Let $a \in S$ be invertible.

Then the left regular representation $\lambda_a$ and the right regular representation $\rho_a$ are permutations of $S$.


Suppose $a \in \struct {S, \circ}$ is invertible.

A permutations is a bijection from a set to itself.

As $\lambda_a: S \to S$ and $\rho_a: S \to S$ are defined from $S$ to $S$, all we need to do is show that they are bijections.

To do that we can show that they are both injective and surjective.


From Invertible Element of Monoid is Cancellable, as $a$ is invertible, it is also cancellable.

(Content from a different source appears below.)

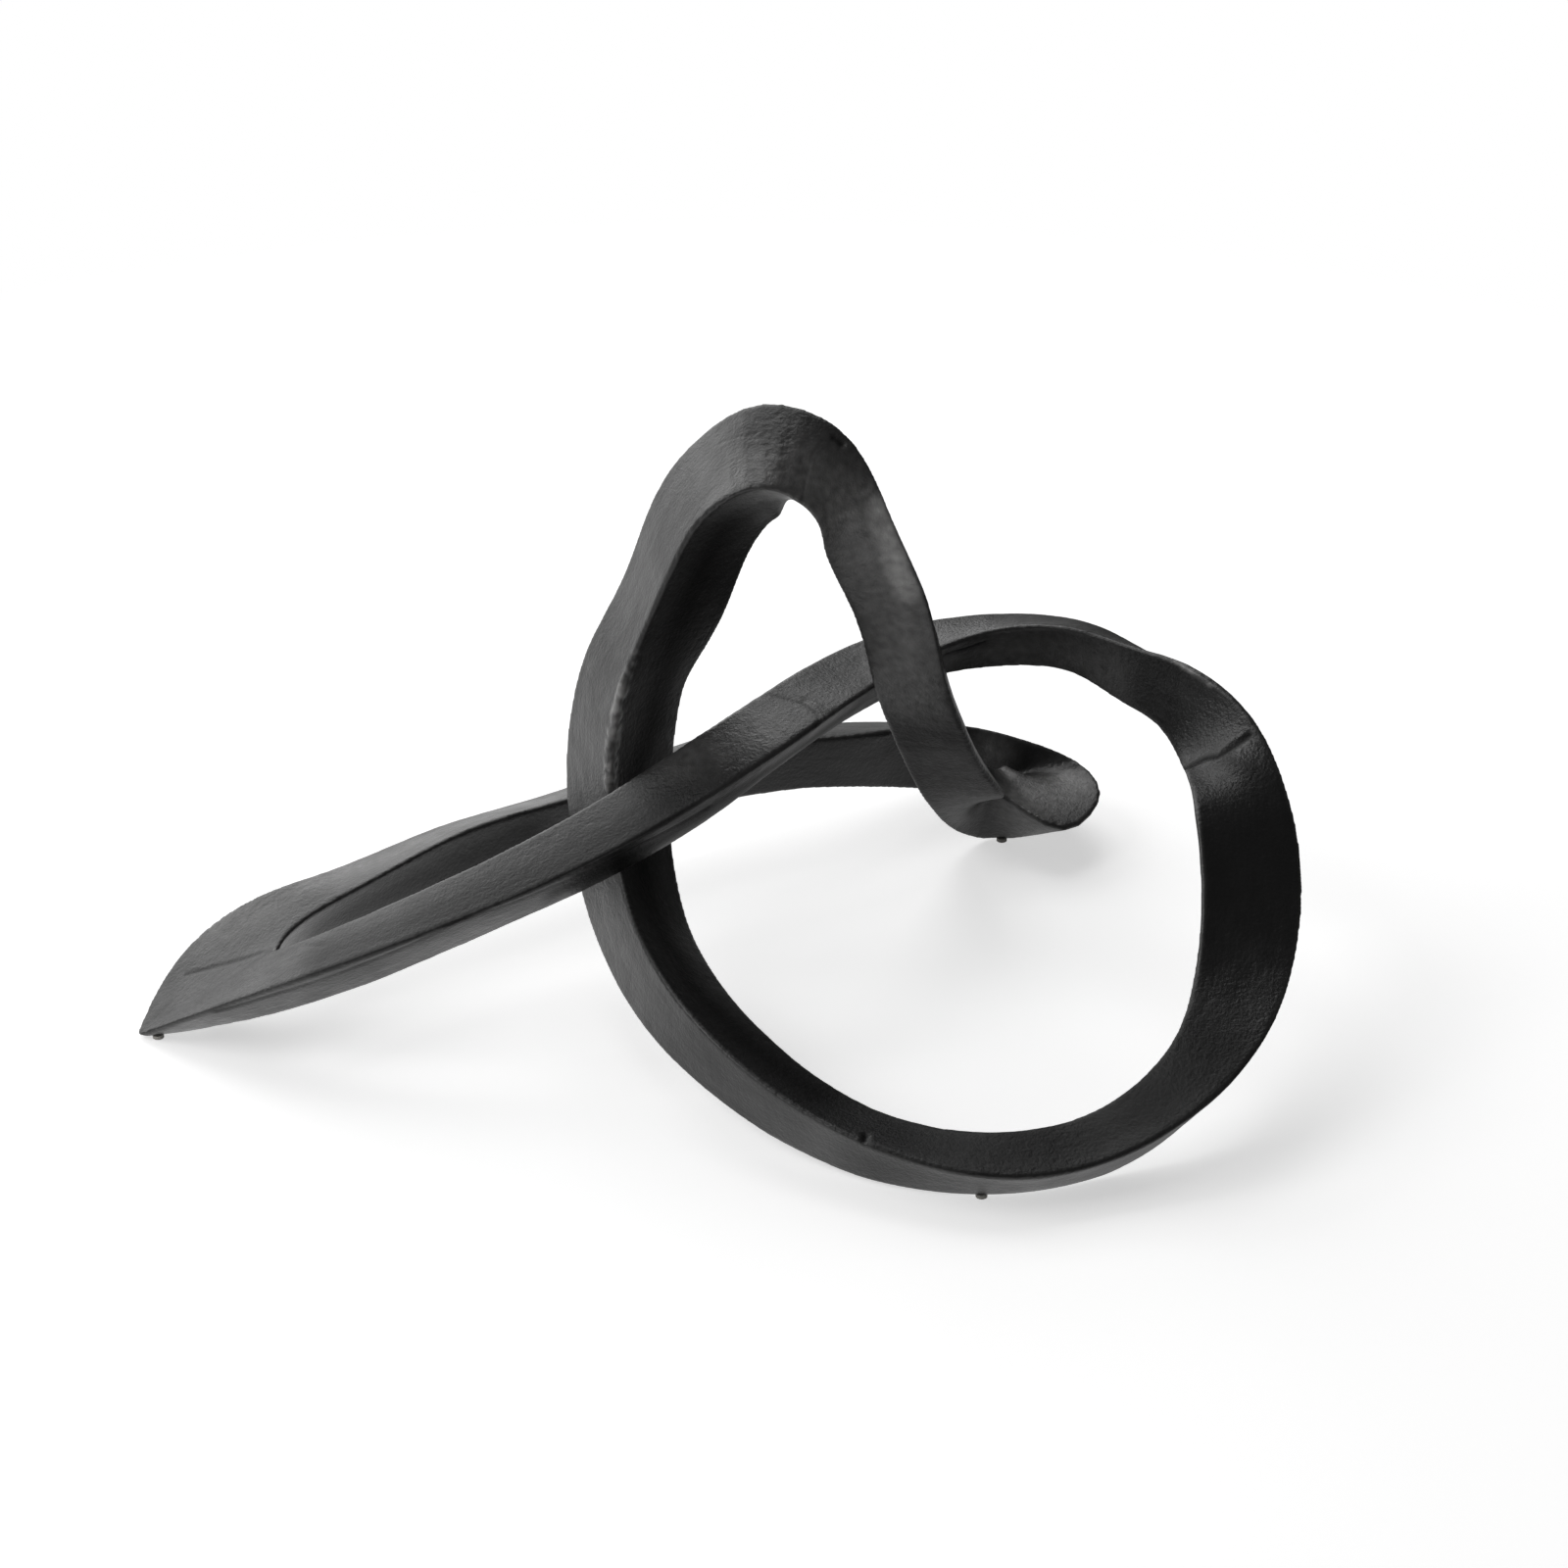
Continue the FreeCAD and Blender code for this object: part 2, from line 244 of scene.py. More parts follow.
# %% Lines of the marks, in mm
STRAND_BEAD = [(-18.7, -2.8, 100.9), (-20.6, -3.2, 94.6), (-22.5, -3.4, 86.1),
               (-24.0, -3.1, 76.9), (-24.6, -4.3, 69.1), (-24.7, -5.1, 62.8)]
ARM_ARC = [(12.0, 12.5, 80.6), (19.5, 9.9, 81.1), (24.6, 7.6, 80.6), (27.9, 4.1, 79.9),
           (28.7, 0.8, 79.4), (26.6, -1.9, 77.7), (23.6, -5.2, 77.2)]
APEX_LINE = [(23.7, -6.3, 145.8), (24.9, -1.7, 149.5), (26.4, 4.2, 153.8), (28.6, 8.2, 155.7),
             (32.3, 8.9, 155.7)]
APEX_NOTCH = [(32.0, 9.4, 155.9), (34.0, 8.6, 154.6)]
APEX_SCRATCHES = [
    [(3.4, 12.6, 153.1), (9.6, 9.7, 156.4), (13.3, 9.6, 157.8)],
    [(12.1, 13.4, 158.7), (16.5, 12.6, 159.6), (19.5, 15.1, 161.2)],
    [(17.0, 8.9, 158.1), (15.8, 2.9, 155.5), (20.7, 0.8, 153.8), (19.5, -6.1, 150.3)],
]
APEX_PATCH = [(12.0, 9.0, 157.5), (19.0, 6.0, 156.5), (20.0, -2.0, 152.5)]
SHOULDER_SEAM = [(124.1, -2.4, 66.8), (129.3, -3.0, 70.1), (132.1, -4.3, 71.4),
                 (136.1, -3.9, 74.1), (140.0, -3.6, 77.2)]
SHOULDER_HIGHLIGHT_LINE = [(122.2, 16.8, 88.1), (127.2, 11.8, 87.0), (131.0, 8.1, 85.6)]
RING_LOOP = [(62.6, 37.2, 79.3), (68.2, 39.4, 79.9), (73.5, 40.1, 81.7)]
TIP_CREASE = [(-99.2, -36.6, 33.7), (-112.5, -25.7, 25.9), (-121.9, -23.1, 21.2),
              (-130.4, -19.7, 16.6), (-138.9, -16.4, 12.0)]
ARM_LOWER_EDGE = [(-128.0, -38.0, 14.5), (-111.0, -42.2, 23.5), (-89.2, -45.2, 33.8),
                  (-63.6, -46.0, 46.6), (-40.5, -40.1, 54.0), (-17.0, -31.0, 61.0),
                  (0.0, -19.0, 65.0)]
LOW_NOTCH = [(39.8, -96.3, 16.5), (39.3, -98.8, 16.7)]

# %% Guessed places of painted highlight and painted shade: a line, its reach in mm, and how much
# Painted highlights, lightening the places that the lamps leave too dark.
PAINTED_HIGHLIGHT_PLACES = [
    ([(33.0, 8.0, 81.0), (46.0, 22.0, 80.0), (60.0, 34.0, 79.0)], 17, 0.10),
    ([(-6.0, -10.0, 73.0), (12.0, -2.0, 79.0)], 15, 0.18),
    ([(22.0, -1.0, 150.0), (26.9, -0.6, 146.3), (34.4, 2.0, 139.6)], 17, 0.42),
    ([(43.5, 3.0, 139.1), (47.3, 2.2, 128.5), (50.6, 3.0, 116.9)], 8, 0.75),
    ([(41.0, 4.0, 143.0), (45.6, 2.0, 128.5), (51.1, 4.5, 104.8), (52.0, 7.0, 92.0)], 6, 0.30),
    ([(22.0, -1.0, 150.0), (26.9, -0.6, 146.3), (34.4, 2.0, 139.6), (39.4, 3.2, 127.9),
      (48.0, 2.0, 105.0), (52.0, 10.0, 80.0)], 22, 0.25),
    ([(63.2, 28.2, 50.5), (74.9, 65.3, 16.6)], 18, 0.08),
    ([(-133.4, -4.2, 19.4), (-118.2, -7.2, 27.4), (-100.9, 3.9, 30.3), (-80.9, 16.4, 32.3),
      (-60.4, 26.6, 35.2), (-45.0, 37.5, 34.4)], 12, 0.16),
    ([(77.6, 42.0, 77.7), (93.2, 38.3, 78.7), (105.9, 30.1, 76.6)], 14, 0.14),
    ([(78.8, 91.6, 19.3), (84.0, 80.7, 17.4)], 10, 0.20),
    ([(88.0, 66.0, 15.0), (98.0, 78.0, 14.0)], 16, 0.34),
]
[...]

From Cancellable iff Regular Representations Injective, it follows that both $\lambda_a$ and $\rho_a$ are injective.



Let $y \in S$.


\(\text {(1)}: \quad\) \(\ds y\) \(=\) \(\ds \paren {a \circ a^{-1} } \circ y\) (as $a$ is invertible)
\(\ds \) \(=\) \(\ds a \circ \paren {a^{-1} \circ y}\) Associativity of $\circ$
\(\ds \) \(=\) \(\ds \lambda_a \paren {a^{-1} \circ y}\) Definition of $\lambda_a$

\(\text {(2)}: \quad\) \(\ds y\) \(=\) \(\ds y \circ \paren {a^{-1} \circ a} \circ y\) (as $a$ is invertible)
\(\ds \) \(=\) \(\ds \paren {y \circ a^{-1} } \circ a\) Associativity of $\circ$
\(\ds \) \(=\) \(\ds \rho_a \paren {y \circ a^{-1} }\) Definition of $\rho_a$

Thus both $\lambda_a$ and $\rho_a$ are surjective.


So $\lambda_a$ and $\rho_a$ are injective and surjective, and therefore bijections, and thus permutations of $S$.